You seem to think perf is an exception - I think it's going to be
the future norm for userspace components that are very close to the
kernel. That's in fact what Ingo was arguing for when he suggested
QEMU to be merged to the kernel tree.
Yep, and the answer i got from the Qemu folks when i suggested that
merge was a polite "buzz off", along the lines of: "We don't want to
do that, but feel free to write your own tool, leave Qemu alone."
At least it was polite :-)
Now that people have done exactly that some Qemu folks not only have
changed their objection from "write your own tool" to "erm, write
your own tool but do it the way *we* prefer you to do it" - they also
started contributing *against* the KVM tool with predictable, once
every 3 months objections against its upstream merge...
That's not very nice and not very constructive.

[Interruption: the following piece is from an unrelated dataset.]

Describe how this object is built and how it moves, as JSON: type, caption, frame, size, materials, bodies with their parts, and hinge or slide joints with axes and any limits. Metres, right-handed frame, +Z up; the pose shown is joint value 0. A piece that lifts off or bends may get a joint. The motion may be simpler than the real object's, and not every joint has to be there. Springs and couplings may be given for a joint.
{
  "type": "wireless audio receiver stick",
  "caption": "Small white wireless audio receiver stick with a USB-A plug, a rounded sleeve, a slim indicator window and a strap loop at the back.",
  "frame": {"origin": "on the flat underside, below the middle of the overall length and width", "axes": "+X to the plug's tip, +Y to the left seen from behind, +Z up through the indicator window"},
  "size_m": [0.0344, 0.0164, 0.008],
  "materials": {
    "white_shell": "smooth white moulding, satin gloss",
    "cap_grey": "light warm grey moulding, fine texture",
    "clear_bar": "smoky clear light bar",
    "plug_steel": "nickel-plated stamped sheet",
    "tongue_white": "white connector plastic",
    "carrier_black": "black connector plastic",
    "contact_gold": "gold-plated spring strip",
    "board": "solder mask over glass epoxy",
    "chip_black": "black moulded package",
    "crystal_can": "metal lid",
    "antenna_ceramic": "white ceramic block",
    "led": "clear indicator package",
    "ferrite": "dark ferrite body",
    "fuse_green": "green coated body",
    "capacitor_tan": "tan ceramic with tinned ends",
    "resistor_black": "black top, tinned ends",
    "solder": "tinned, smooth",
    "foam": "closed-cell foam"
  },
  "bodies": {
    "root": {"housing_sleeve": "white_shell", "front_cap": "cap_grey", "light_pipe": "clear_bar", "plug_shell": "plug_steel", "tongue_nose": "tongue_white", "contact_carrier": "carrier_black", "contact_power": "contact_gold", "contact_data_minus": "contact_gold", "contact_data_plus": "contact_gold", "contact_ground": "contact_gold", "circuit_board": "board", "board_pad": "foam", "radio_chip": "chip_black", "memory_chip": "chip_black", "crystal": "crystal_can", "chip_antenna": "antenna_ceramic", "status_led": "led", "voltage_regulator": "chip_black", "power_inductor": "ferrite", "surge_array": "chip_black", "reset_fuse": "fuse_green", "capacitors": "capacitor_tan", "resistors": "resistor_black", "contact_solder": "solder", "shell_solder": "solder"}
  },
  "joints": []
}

I think it's fair to have an objection to upstream merge but I think these
threads are not terribly constructive right now as it's just rehashing the same
arguments.
I've been thinking about the idea of merging more userspace tools into the
kernel. I understand the basic reasoning. The kernel has a strong, established
development process. It has good infrastructure and a robust hierarchy of
maintainers.
Good infrastructure can make a big difference to the success of a project.

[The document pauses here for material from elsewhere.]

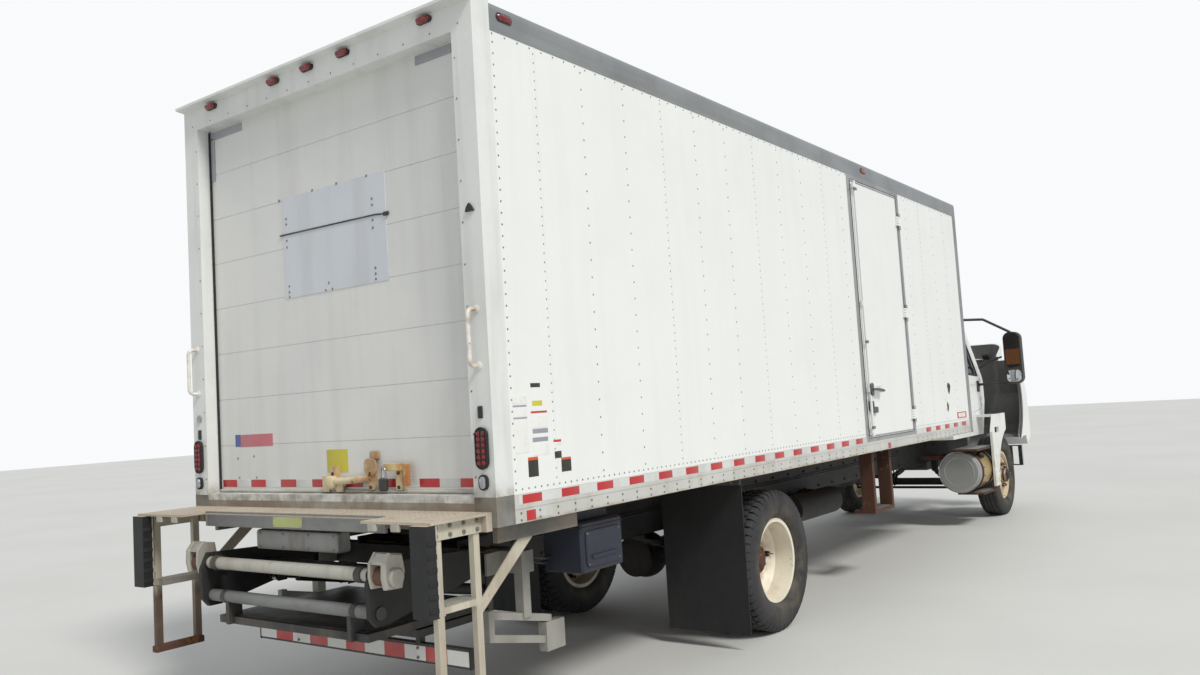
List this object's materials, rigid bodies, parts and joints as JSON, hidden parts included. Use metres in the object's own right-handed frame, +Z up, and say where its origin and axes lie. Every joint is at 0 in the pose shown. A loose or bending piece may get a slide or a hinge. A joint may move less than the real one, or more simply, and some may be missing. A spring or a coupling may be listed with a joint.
{
  "type": "box truck",
  "caption": "Two-axle box truck with a van body, sectional rear door, side cargo door, folding lift gate and a tilting hood that stands open.",
  "frame": {"origin": "on the ground under the middle of the whole truck's length and width", "axes": "+X forward along the truck, +Y to its left, +Z up"},
  "size_m": [11.7496, 3.18, 3.8299],
  "materials": {
    "box_white": "aged white paint",
    "box_grey": "dark grey paint",
    "rear_white": "aged white paint",
    "door_grey": "pale painted sheet",
    "roof_white": "weathered translucent white",
    "floor_wood": "worn hardwood",
    "rail_metal": "dirty mill finish",
    "side_door_white": "aged white paint",
    "frame_metal": "dull bare metal",
    "lamp_red": "red lens",
    "hardware": "zinc, rusty",
    "chassis_black": "black chassis paint, dusty",
    "tyre": "dusty rubber",
    "wheel_white": "white painted steel with rust",
    "rubber": "weathered rubber",
    "cast": "cast iron, dusty",
    "engine_grey": "oily cast iron",
    "radiator_black": "black",
    "exhaust": "rusted steel",
    "tank": "polished aluminium",
    "rusty": "rusted steel",
    "battery": "black box",
    "cab_white": "white paint",
    "glass": "clear glass",
    "dash_plastic": "grained plastic",
    "seat": "woven cloth",
    "mirror_black": "black housing",
    "hood_plastic": "white moulded hood",
    "grille": "black grille",
    "bumper": "dark painted steel",
    "gate_steel": "worn galvanized steel",
    "gate_paint": "grey paint, worn",
    "cylinder": "black barrel",
    "rod": "chromed rod",
    "platform": "dull aluminium",
    "power_box": "dark blue box"
  },
  "bodies": {
    "knuckle_left": {"knuckle_left": "cast"},
    "knuckle_right": {"knuckle_right": "cast"},
    "front_wheel_left": {"front_wheel_left": "wheel_white", "front_tyre_left": "tyre"},
    "front_wheel_right": {"front_wheel_right": "wheel_white", "front_tyre_right": "tyre"},
    "rear_wheels_left": {"rear_wheels_left": "wheel_white", "rear_tyres_left": "tyre"},
    "rear_wheels_right": {"rear_wheels_right": "wheel_white", "rear_tyres_right": "tyre"},
    "tie_rod": {"tie_rod": "chassis_black"},
    "hood": {"hood": "hood_plastic", "grille": "grille"},
    "cab_door_left": {"cab_door_left": "cab_white", "door_glass_left": "glass", "mirror_left": "mirror_black"},
    "cab_door_right": {"cab_door_right": "cab_white", "door_glass_right": "glass", "mirror_right": "mirror_black"},
    "side_door": {"side_door": "side_door_white"},
    "gate_arms": {"gate_arms": "gate_paint"},
    "gate_platform": {"gate_platform": "platform"},
    "gate_cylinders": {"gate_cylinders": "cylinder"},
    "gate_rods": {"gate_rods": "rod"},
    "chassis": {"air_tanks": "chassis_black", "battery_box": "battery", "box_floor": "floor_wood", "box_front": "box_white", "box_roof": "roof_white", "bumper": "bumper", "cab_glass": "glass", "cab_shell": "cab_white", "cab_skirts": "cab_white", "dashboard": "dash_plastic", "drive_shaft": "chassis_black", "engine": "engine_grey", "exhaust": "exhaust", "frame_rails": "chassis_black", "front_axle": "cast", "fuel_tank": "tank", "gate_dock": "gate_steel", "gate_frame": "gate_paint", "gate_power_box": "power_box", "leaf_springs": "chassis_black", "lower_rails": "rail_metal", "mud_flaps": "rubber", "radiator": "radiator_black", "rear_axle": "cast", "rear_frame": "rear_white", "rear_hardware": "hardware", "rear_lamps": "lamp_red", "rollup_door": "door_grey", "seats": "seat", "side_door_frame": "frame_metal", "steps": "rusty", "upper_frame": "box_grey", "wall_left": "box_white", "wall_right": "box_white"}
  },
  "joints": [
    {"name": "steer_right", "type": "hinge", "parent": "chassis", "child": "knuckle_right", "pos_m": [4.52518, -0.85, 0.515], "axis": [0, 0, 1], "range_deg": [-35, 35]},
    {"name": "steer_left", "type": "hinge", "parent": "chassis", "child": "knuckle_left", "pos_m": [4.52518, 0.85, 0.515], "axis": [0, 0, 1], "range_deg": [-35, 35]},
    {"name": "tie_rod_slide", "type": "slide", "parent": "chassis", "child": "tie_rod", "axis": [0, 1, 0], "range_m": [-0.13, 0.13]},
    {"name": "front_wheel_right_turn", "type": "hinge", "parent": "knuckle_right", "child": "front_wheel_right", "pos_m": [4.52518, -0.985, 0.515], "axis": [0, 1, 0], "continuous": true},
    {"name": "front_wheel_left_turn", "type": "hinge", "parent": "knuckle_left", "child": "front_wheel_left", "pos_m": [4.52518, 0.985, 0.515], "axis": [0, 1, 0], "continuous": true},
    {"name": "rear_wheels_right_turn", "type": "hinge", "parent": "chassis", "child": "rear_wheels_right", "pos_m": [-2.31482, -0.91, 0.515], "axis": [0, 1, 0], "continuous": true},
    {"name": "rear_wheels_left_turn", "type": "hinge", "parent": "chassis", "child": "rear_wheels_left", "pos_m": [-2.31482, 0.91, 0.515], "axis": [0, 1, 0], "continuous": true},
    {"name": "hood_tilt", "type": "hinge", "parent": "chassis", "child": "hood", "pos_m": [5.40518, 0, 0.9], "axis": [0, 1, 0], "range_deg": [-62, 0]},
    {"name": "cab_door_left_swing", "type": "hinge", "parent": "chassis", "child": "cab_door_left", "pos_m": [4.10518, 1.006, 1.8], "axis": [0, 0, 1], "range_deg": [-65, 0]},
    {"name": "cab_door_right_swing", "type": "hinge", "parent": "chassis", "child": "cab_door_right", "pos_m": [4.10518, -1.006, 1.8], "axis": [0, 0, 1], "range_deg": [0, 65]},
    {"name": "side_door_swing", "type": "hinge", "parent": "chassis", "child": "side_door", "pos_m": [0.59718, -1.309, 2.465], "axis": [0, 0, 1], "range_deg": [0, 160]},
    {"name": "gate_lift", "type": "hinge", "parent": "chassis", "child": "gate_arms", "pos_m": [-4.92482, 0, 0.9], "axis": [0, 1, 0], "range_deg": [-32, 0]},
    {"name": "gate_platform_level", "type": "hinge", "parent": "gate_arms", "child": "gate_platform", "pos_m": [-5.70982, 0, 0.785], "axis": [0, 1, 0], "range_deg": [0, 32]},
    {"name": "gate_cylinder_swing", "type": "hinge", "parent": "chassis", "child": "gate_cylinders", "pos_m": [-4.82482, 0, 0.73], "axis": [0, 1, 0], "range_deg": [-26, 0]},
    {"name": "gate_rod_slide", "type": "slide", "parent": "gate_cylinders", "child": "gate_rods", "axis": [-0.9783, 0, 0.207], "range_m": [-0.096, 0]}
  ],
  "couplings": [
    {"joint": "steer_left", "follows": "steer_right", "ratio": 1},
    {"joint": "tie_rod_slide", "follows": "steer_right", "m_per_rad": -0.212},
    {"joint": "gate_platform_level", "follows": "gate_lift", "ratio": -1},
    {"joint": "gate_cylinder_swing", "follows": "gate_lift", "ratio": 0.8},
    {"joint": "gate_rod_slide", "follows": "gate_lift", "m_per_rad": 0.1696}
  ]
}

Expanding the kernel infrastructure to more projects does seem like an obvious
thing to do when you think about it in that way.
The approach other projects have taken to this is to form a formal incubator.
Apache is a good example of this. There are clear (written) rules about what it
takes for a project to join. Once a project joins, there's a clear governance
structure. The project gets to consume all of the Apache infrastructure resources.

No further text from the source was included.